Summary Average human lifespan has increased remarkably in the last century and continues to rise, albeit more slowly. Much of this rise is due to medical advances that postpone, treat or prevent certain age-related pathologies. Nonetheless, many older people face years of disability, with enormous human and economic costs. What are the prospects for human health spans and longevity? Recent advances in aging research have identified a few basic mechanisms that appear to drive aging in complex organisms, including humans. Judith Campisi from the Buck Institute of Age Research in Berkeley will discuss one of these mechanisms – a multifaceted stress response – and the prospects for interventions that have the pote...ntial to extend the years of healthy life by manipulating this response. She will also discuss the much-debated prospect of extending longevity or absolute years of life.
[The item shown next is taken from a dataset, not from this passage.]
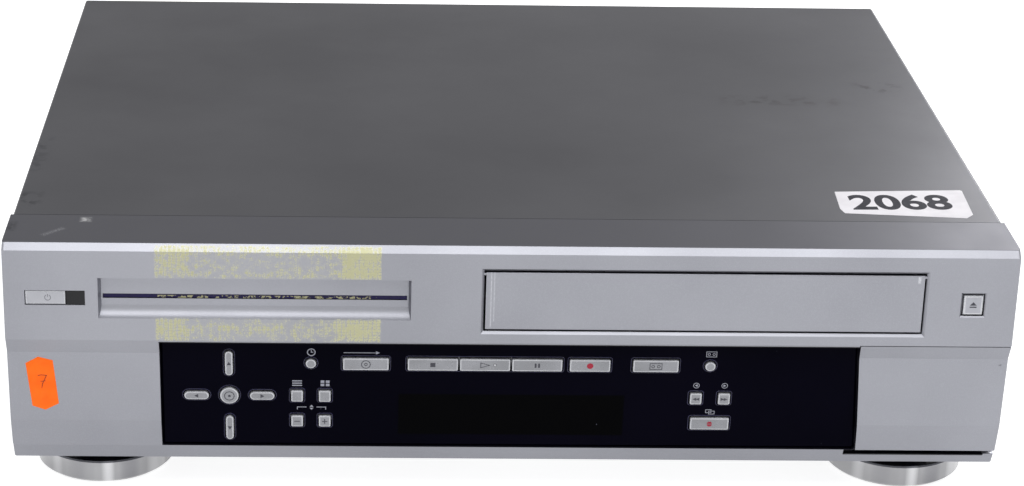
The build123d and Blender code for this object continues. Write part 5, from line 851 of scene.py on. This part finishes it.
def zinc_sheet(name, dull, bright, flower=12.0):
    """Galvanised sheet: crystals of zinc that differ in tone and sheen."""
    material, tree, shader, place = finish(
        name, (dull, bright), patch=80.0, grain=0.8, relief=0.008, rough=(0.34, 0.46), metallic=0.9
    )
    crystals = add(tree, "ShaderNodeTexVoronoi", Vector=place, Scale=1000 / flower)
    tone = add(tree, "ShaderNodeSeparateXYZ", Vector=crystals.outputs["Color"]).outputs[0]
    tone = add(tree, "ShaderNodeMapRange", i0=tone, i1=0.0, i2=1.0, i3=0.0, i4=0.4)
    paint_over(tree, shader, tone.outputs[0], linear(bright))
    return material, tree, shader, place


dress(zinc_sheet("galvanised_steel_tray", "#8E9092", "#A6A8AA")[0], "bottom_tray")
dress(zinc_sheet("galvanised_steel_brackets", "#94969A", "#ACAEB2", 9.0)[0], "disk_bracket")
dress(zinc_sheet("zinc_plated_steel_deck", "#9B9D9F", "#B4B6B8", 4.0)[0], "deck_chassis", "cassette_holder")
brushed = finish(
    "brushed_steel_carriage", ("#A9AAAD", "#B9BABD"), patch=20.0, grain=0.3, relief=0.008, metallic=1.0
)
dress(brushed[0], "cassette_carriage")
dress(zinc_sheet("painted_steel_back", "#86888B", "#97999C", 10.0)[0], "rear_panel")
blacked = finish(
    "black_zinc_screws",
    ("#37373A", "#48484C"),
    patch=2.0,
    grain=0.3,
    relief=0.01,
    rough=(0.3, 0.45),
    metallic=0.9,
)
dress(blacked[0], "cover_screws")

# Sockets: black moulded housings, with phono collars of yellow, white and red ABS round plated sleeves.
# The jacks behind the flap stand on their own small board.


def round_spot(tree, place, u, v, radius):
    """A mask that is 1 within a circle seen from the front."""
    away = add(tree, "ShaderNodeVectorMath", {"operation": "SUBTRACT"}, i0=place, i1=(u, 0.0, v))
    away = add(
        tree, "ShaderNodeVectorMath", {"operation": "MULTIPLY"}, i0=away.outputs[0], i1=(1.0, 0.0, 1.0)
    )
    away = add(tree, "ShaderNodeVectorMath", {"operation": "LENGTH"}, i0=away.outputs[0])
    inside = add(
        tree, "ShaderNodeMapRange", i0=away.outputs[1], i1=radius, i2=radius + 0.00005, i3=1.0, i4=0.0
    )
    return inside.outputs[0]


yellow, white, red, plated = "#D8B21C", "#D6D6D2", "#B3262C", "#A8A49A"
collar_radius = 0.0056
sleeve_radius = 0.0042
rear_jacks = ((69, 58, white), (69, 40, white), (87, 58, red), (87, 40, red))
front_jacks = ((165.5, 48, yellow), (178.5, 48, white), (191.5, 48, red))
for node, name, jacks, first, last in (
    ("rear_phono_sockets", "black_ABS_rear_jacks", rear_jacks, 0.1690, 0.1800),
    ("front_sockets", "black_ABS_front_jacks", front_jacks, -0.1700, -0.1500),
):
    material, tree, shader, place = finish(
        name, ("#1C1C1F", "#26262A"), patch=10.0, relief=0.01, rough=(0.35, 0.5)
    )
    outside = spot(tree, place, (-beyond, first, 0.0), (beyond, last, 0.2))
    for u, v, colour in jacks:
        collar = round_spot(tree, place, u / 1000, v / 1000, collar_radius)
        paint_over(tree, shader, (outside, collar), linear(colour))
        sleeve = round_spot(tree, place, u / 1000, v / 1000, sleeve_radius)
        paint_over(tree, shader, (outside, sleeve), linear(plated), 1.0)
    if node == "front_sockets":
        small_board = spot(tree, place, (0.15, front + 0.0356, 0.0), (0.22, front + 0.0374, 0.1))
        paint_over(tree, shader, small_board, linear("#2E5A3A"))
    dress(material, node)
scart = finish("black_PBT_scart_housings", ("#17171A", "#202024"), patch=9.0, relief=0.012, rough=(0.4, 0.55))
dress(scart[0], "scart_sockets")
material, tree, shader, place = finish(
    "black_nylon_mains_inlet", ("#151517", "#1E1E21"), patch=8.0, relief=0.01, rough=(0.4, 0.55)
)
for u in (-0.1943, -0.1857):
    pin = round_spot(tree, place, u, 0.0352, 0.0013)
    paint_over(tree, shader, pin, linear("#B08D4A"), 1.0)
dress(material, "mains_inlet")
tinned = finish(
    "tinned_steel_tuner_can", ("#B2B0A8", "#C4C2BA"), patch=16.0, grain=1.2, relief=0.01, rough=(0.25, 0.38),
    metallic=1.0,
)
dress(tinned[0], "tuner")

# Boards: glass-epoxy laminate with green solder mask, and brown paper laminate for the supply.
# Tracks 1 mm wide run under the mask, with black cases and sleeved capacitors standing on it.


def board(name, mask_tones, top, parts_tone):
    """Laminate below this height, and the cases of the parts above it."""
    material, tree, shader, place = finish(
        name, mask_tones, patch=25.0, grain=0.6, relief=0.01, rough=(0.3, 0.45)
    )
    tracks = add(
        tree, "ShaderNodeTexBrick", Vector=place, Color1=linear(mask_tones[0]), Color2=linear(mask_tones[1]),
        Mortar=linear("#7FA06A"), Mortar_Size=0.05, Scale=110.0,
    )
    laminate = spot(tree, place, (-beyond, -beyond, 0.0), (beyond, beyond, top))
    paint_over(tree, shader, laminate, tracks.outputs[0])
    parts = spot(tree, place, (-beyond, -beyond, top + 0.0001), (beyond, beyond, 0.2))
    paint_over(tree, shader, parts, linear(parts_tone))
    return material


board_top = 0.0277
dress(board("green_epoxy_main_board", ("#1E4A2E", "#265838"), board_top, "#1D1D20"), "main_board")
dress(
    board("brown_paper_laminate_supply_board", ("#7A5A36", "#87653F"), board_top, "#3A3226"), "power_supply"
)
key_board = finish("green_epoxy_key_board", ("#1E4A2E", "#285C3B"), patch=18.0, grain=0.6, relief=0.01)
dress(key_board[0], "front_board")

# Display tube: a flat vacuum tube of soda glass behind the window's clear field.
# Its segments stand in cells, dark while it is off.
material, tree, shader, place = finish(
    "soda_glass_display_tube", ("#151B1C", "#1E2627"), patch=15.0, relief=0.001, rough=(0.04, 0.08),
    Specular_IOR_Level=0.5,
)
cells = add(
    tree, "ShaderNodeTexBrick", Vector=place, Color1=linear("#2A3433"), Color2=linear("#232C2B"),
    Mortar=linear("#121616"), Scale=130.0,
)
segments = spot(tree, place, (-0.045, -0.2, 0.034), (0.048, 0.0, 0.049), 0.0005)
paint_over(tree, shader, segments, cells.outputs[0])
dress(material, "display_tube")

# Hard disk: a die-cast aluminium case with a drawn steel lid, screwed into its bracket.
# The place of its paper label is left bare.
material, tree, shader, place = finish(
    "die_cast_aluminium_disk", ("#5E6064", "#6C6E72"), patch=18.0, grain=0.5, relief=0.03, rough=(0.38, 0.5),
    metallic=0.9,
)
lid_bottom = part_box("hard_disk")[1][2] - 0.0015
lid = spot(tree, place, (-beyond, -beyond, lid_bottom), (beyond, beyond, 0.2), 0.0001)
paint_over(tree, shader, lid, linear("#A5A7AB"))
dress(material, "hard_disk")

# Ribbon cable: 40 wires side by side in grey PVC, from the disk to the main board.
# The grooves between its wires are painted as fine dark lines of shade.
wire_pitch = 0.00127
material, tree, shader, place = finish(
    "grey_PVC_ribbon", ("#8D9096", "#989BA1"), patch=20.0, relief=0.01, rough=(0.4, 0.5)
)
across = add(tree, "ShaderNodeSeparateXYZ", Vector=place).outputs[0]
# Painted shade: a fine dark line in each groove between the wires.
wires = add(tree, "ShaderNodeMath", {"operation": "PINGPONG"}, i0=across, i1=wire_pitch / 2)
wires = add(tree, "ShaderNodeMapRange", i0=wires.outputs[0], i1=0.0, i2=0.00022, i3=0.6, i4=0.0)
paint_over(tree, shader, wires.outputs[0], linear("#5B5E64"))
dress(material, "ribbon_cable")

# Fan: glass-filled PBT, matt black, screwed behind the grille in the back.
# Its rotor is smoother than its frame, where the fibres show as a dull grain.
fan_frame = finish(
    "black_PBT_fan_frame", ("#19191B", "#222225"), patch=10.0, grain=0.5, relief=0.03, rough=(0.5, 0.65)
)
dress(fan_frame[0], "fan_frame")
fan_blades = finish(
    "black_PBT_fan_blades", ("#1E1E21", "#28282B"), patch=8.0, grain=0.8, relief=0.01, rough=(0.35, 0.5)
)
dress(fan_blades[0], "fan_rotor")

# Reels, guides and pinch arm: the moving parts that carry the tape across the deck.
# The reels are grey POM, the guides steel pins on black POM, and the arm plated steel with a rubber roller.
reels = finish("grey_POM_reels", ("#6E7074", "#7C7E82"), patch=9.0, relief=0.008, rough=(0.35, 0.45))
dress(reels[0], "supply_reel", "take_up_reel")
material, tree, shader, place = finish(
    "steel_guide_pins", ("#B4B5B8", "#C4C5C8"), patch=6.0, relief=0.002, rough=(0.12, 0.2), metallic=1.0
)
black_base = spot(tree, place, (-beyond, -beyond, 0.0), (beyond, beyond, 0.0545))
paint_over(tree, shader, black_base, linear("#2B2B2E"), 0.0)
dress(material, "supply_guide", "take_up_guide")
material, tree, shader, place = finish(
    "plated_steel_pinch_arm", ("#A6A7AA", "#B5B6B9"), patch=8.0, relief=0.006, metallic=1.0
)
rubber_roller = spot(tree, place, (-beyond, -beyond, 0.0560), (beyond, beyond, 0.2))
paint_over(tree, shader, rubber_roller, linear("#1F1E1E"), 0.0)
dress(material, "pinch_arm")

# Head drum and capstan: turned metal, with fine rings from the tool 0.6 mm apart.
# The drum is aluminium, polished where the tape runs, and the capstan's flywheel is zinc-plated steel.
ring_pitch = 0.0006
for node, name, tones in (
    ("drum_base", "turned_aluminium_drum_base", ("#9A9CA0", "#AEB0B4")),
    ("drum_rotor", "polished_aluminium_drum", ("#B8BABE", "#CBCDD1")),
    ("capstan", "zinc_plated_flywheel", ("#8F9194", "#A3A5A8")),
):
    material, tree, shader, place = finish(
        name, tones, patch=14.0, grain=0.4, relief=0.003, rough=(0.18, 0.28), metallic=1.0
    )
    low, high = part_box(node)
    axis = ((low[0] + high[0]) / 2, (low[1] + high[1]) / 2, 0.0)
    rings = add(tree, "ShaderNodeVectorMath", {"operation": "SUBTRACT"}, i0=place, i1=axis)
    rings = add(
        tree, "ShaderNodeVectorMath", {"operation": "MULTIPLY"}, i0=rings.outputs[0], i1=(1.0, 1.0, 0.0)
    )
    rings = add(tree, "ShaderNodeVectorMath", {"operation": "LENGTH"}, i0=rings.outputs[0])
    rings = add(tree, "ShaderNodeMath", {"operation": "PINGPONG"}, i0=rings.outputs[1], i1=ring_pitch / 2)
    rings = add(tree, "ShaderNodeMapRange", i0=rings.outputs[0], i1=0.0, i2=ring_pitch / 2, i3=0.0, i4=0.3)
    paint_over(tree, shader, rings.outputs[0], linear("#77797D"))
    dress(material, node)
Judith Campisi received a PhD in Biochemistry from the State University of New York at Stony Brook, and postdoctoral training in cell cycle regulation at the Dana-Farber Cancer Institute and Harvard Medical School. As an Assistant Professor at the Boston University Medical School, she studied the role of cellular senescence in suppressing cancer, and soon became convinced that senescent cells also contributed to aging. She left Boston University as an Associate Professor to become a Senior Scientist at the Lawrence Berkeley National Laboratory in 1991. In 2002, she started a second laboratory at the Buck Institute for Age Research, where she is a Professor. At both institutions, Campisi established a broad program to understand the relationship between aging and age-related disease, with an emphasis on the interface between cancer and aging. Her laboratory made several pioneering discoveries in these areas, and her research continues to challenge and alter existing paradigms.